「承知致しました」の敬語表現
「承知致しました」の正しい敬語表現は、「承知しました」です。「承知」と「致しました」にはそれぞれ謙譲の意味が含まれているため、どちらかだけを謙譲語にする形にするのが正しいです。そのため、「致しました」を丁寧語の「しました」に変え、「承知しました」にすると良いです。そして、「致しました」ではなく「承知」の部分を、謙譲語から丁寧な形の「了解」にした「了解致しました」という表現も可能です。また、「かしこまりました」という表現も、「承知致しました」の代わりとして使用されることが多いです。「承知致しました」は、「わかりました」を敬語にした表現です。そして、「かしこまりました」も同様に、「わかりました」の敬語表現です。「わかる」が謙譲語の「かしこまる」になった形です。そのため、「承知致しました」と置き換えても意味は変わりません。
「承知致しました」の敬語の最上級の表現
「承知致しました」を最上級の敬語として表現する場合、「承知しました」「かしこまりました」のどちらかを使用します。両方とも尊敬の度合いは高く、強い敬意を示すことができます。基本的には、格式張った表現をする際に「承知しました」を用い、物腰の柔らかい雰囲気を演出する場合に「かしこまりました」を使います。また、「承知しました」は社内など身内に対しての敬語、「かしこまりました」はビジネスのクライアントなど、外に向けた敬語として使用される傾向があります。ただ、厳密な使い分けのルールがあるわけではないため、意味が通じるのであれば、どちらを使用しても問題はありません。「了解致しました」も、文法上は「承知しました」「かしこまりました」と同等の敬意を示せる表現です。
「承知致しました」の敬語のビジネスメール・手紙での例文
「承知致しました」の正しい敬語として「承知しました」を使用する場合、例文は「先日ご連絡くださった件について、承知しました」「契約内容を変更したいとの旨、承知しました」となります。
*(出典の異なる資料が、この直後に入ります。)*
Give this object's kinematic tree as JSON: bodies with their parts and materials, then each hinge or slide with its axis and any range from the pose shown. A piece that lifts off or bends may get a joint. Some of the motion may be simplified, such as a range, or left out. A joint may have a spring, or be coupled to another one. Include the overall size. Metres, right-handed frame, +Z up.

「かしこまりました」を使用する場合の例文は、「商品に問題があったということですね。かしこまりました。担当者にお繋ぎいたします」「ご都合が合わないとのこと、かしこまりました。それでは、予定を再調整致します」などです。また、「承知しました。それでは、こちらで手続きを進めさせていただきます」「かしこまりました。早速お届けに上がります」という風に、文頭に置いて使用することも多いです。その際には、「はい、承知しました」「はい、かしこまりました」のように、「はい」と組み合わせると、より丁寧な表現となります。
「承知致しました」を上司に伝える際の敬語表現
「承知致しました」を上司に伝える際には、「かしこまりました」を使用することが望ましいです。「かしこまりました」は強い敬意を示せる上に、堅い印象を与えない表現であるため、身近な上司に対して使用しても問題はありません。ただ、「承知しました」が好ましくないというわけではありません。格式張った表現を好意的に受け入れる上司に対しては、「かしこまりました」と「承知しました」のどちらを使用しても良いでしょう。また、上司から何らかの命令を受けた時に、返事として「かしこまりました」あるいは「承知しました」を使用することもあります。その際、何度も返事をする必要があれば、「かしこまりました」と「承知しました」を交互に使用することで、単調な対応になってしまうのを防げます。
「承知致しました」の敬語での誤用表現・注意事項
「承知致しました」には謙譲語が含まれていますが、文法として誤りです。日本語では原則として、謙譲語を2つ以上組み合わせたら、過剰な敬意を示す二重敬語の表現となってしまいます。ただ、「承知しました」を用いて、より強い敬意を示そうとする場合、「承知致しました」という表現になりかねません。しかし、間違った表現であるため、使用しないように注意しましょう。また、「承知」の代わりに「了解」を用いる場合、「了解しました」という表現をしないように注意が必要です。「了解」には、「承知」のような謙譲の要素は含まれていません。そのため、「了解しました」は丁寧な敬語表現となります。そして、「了解」自体が失礼な印象を与える恐れがあるため、丁寧な表現にするだけでは、目上に対する敬語としては好ましくないです。そのため、「了解」を使用するのであれば、謙譲の意味合いをもった「致しました」と組みわせて、「了解致しました」という形にするのを忘れてはいけません。
ただ、「了解」という言葉自体が、一般的に失礼なものだというイメージを持たれやすいです。そのため、「了解致しました」を使用するのは避け、他の表現を用いた方が無難です。